The Party leader's job is not to tell people what to think or shove them into line - that sort of 'unity' is only weakness - but to moderate the discussion, to do their part to provide a framework for that discussion and to keep it moving along, so that decisions can be made. Only then can a unified effort can be found and taken a stand upon. And note: It will NEVER be a decision which all agree with, but principled people understand that; they don't want blind obedience, they simply want the opportunity for a fair and full hearing.

That is not divisive.

Argument and disagreement are not divisive. Those are the natural, and proper, results of adults attempting to implement principles in particular situations.

Preventing discussion, argument and disagreement, attempting to co-opt the agreement of others, discounting and denouncing disagreement, THAT is divisive.

As I tried to point out during my few moments to comment last night, I'm all for disagreement and discussion, no problem there, but as individuals. The St. Charles GOP banner should be used for making unified statements, or for prompting principled discussion.
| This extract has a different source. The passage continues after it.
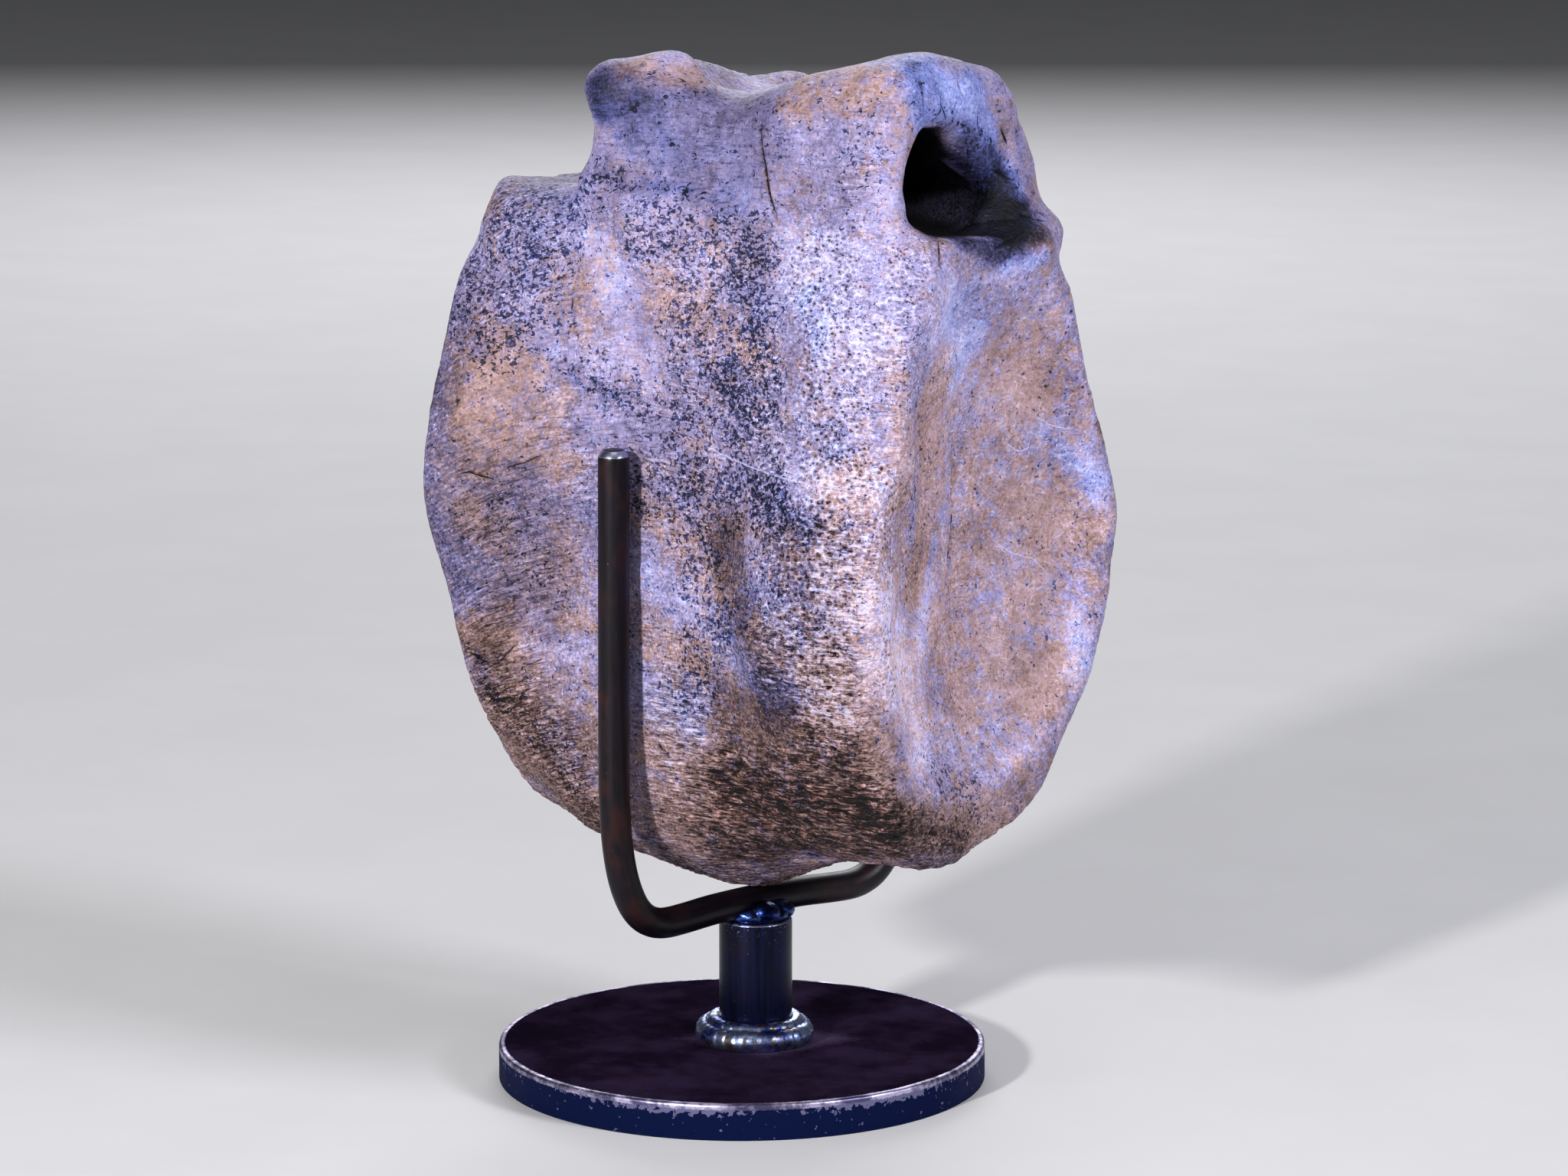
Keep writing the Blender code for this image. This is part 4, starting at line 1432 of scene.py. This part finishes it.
    def weather(self, bone: Item) -> None:
        """Roughens the bone: grain, pits, ridges, cracks and the seat on the rod.

        Args:
            bone: The bone.
        """
        mesh = bone.data
        points, normals = vertices_of(mesh), normals_of(mesh)
        marks = {mark: stored(mesh, mark.value) for mark in Mark}
        field = self.field
        bend = np.stack([field.noise(points, 11.0, salt) for salt in (31, 37, 41)], 1) * 1.6
        swirled = points + bend
        canal = self.canal_shade(points, normals)
        calm = 1 - 0.65 * marks[Mark.SMOOTH]
        relief = 0.16 * calm * field.layers(swirled, (9.0, 2.8, 2.2), 3, 60)
        relief += 0.10 * calm * field.noise(points, 1.7, 70)
        pitted = ease(field.pits(points, (3.0, 2.6, 2.4), 80), 0.46, 0.12)
        relief -= 0.70 * marks[Mark.PORES] * pitted
        small = ease(field.pits(points, 1.9, 85), 0.44, 0.14)
        relief -= 0.30 * (0.25 + 0.75 * marks[Mark.PORES]) * calm * small
        ridged = 0.9 - 2.2 * np.abs(field.noise(swirled, (7.5, 3.2, 1.9), 90))
        ridged += 0.6 * field.noise(swirled, (4.0, 1.9, 1.3), 95)
        relief += 0.62 * marks[Mark.RIDGES] * ridged
        side, reach = stored(mesh, "crack_side"), stored(mesh, "crack_reach")
        relief -= self.crack_depth * reach * np.exp(-((side / self.crack_spread) ** 2))
        store(mesh, "relief", relief * (1 - canal))
        relief += 0.45 * field.layers(points, 15.0, 3, 50)
        moved = points + normals * relief[:, None]
        move_vertices(mesh, self.seated(moved))

    def seated(self, points: Array) -> Array:
        """Lets the lowest part of the underside down on the rod, which carries it.

        Args:
            points: The vertices.

        Returns:
            The vertices where they rest.
        """
        away = np.hypot(points[:, 0] - POST_MIDDLE.x / MM, points[:, 1] - POST_MIDDLE.y / MM)
        near = ease(away, 16.0, 5.0) * ease(points[:, 2], 58.0, 52.5)
        lowest = points[near > 0.9, 2].min()
        points[:, 2] -= near * max(0.0, lowest - self.rod_top)
        under = (points[:, 2] < self.rod_top) & (points[:, 2] > self.rod_top - 8.0)
        points[under, 2] = self.rod_top
        return points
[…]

Had Bennett simply posted, as the St. Charles GOP, something like:

  • "Disagreement over Senate strategy - do you support Sen. Cruz or Sen. Blunt?"
, he could then have, under his own name, legitimately, endorsed Blunt's position and disagreed with Cruz's, and of course even have questioned Dana Loesch's assessment of the issue. That's disagreement and debate, that draws people to the discussion, rather than repelling them, and the last person that would have taken personal offense to a good argument would have been Dana Loesch.

But to attempt to put words, or silence, into the mouths of others... that's never going to end well.

But hey, the Central Committee is thinking of boosting GOP popularity by having a band for the next Lincoln Days event.

I'm sure that'll bring unity and turn things around.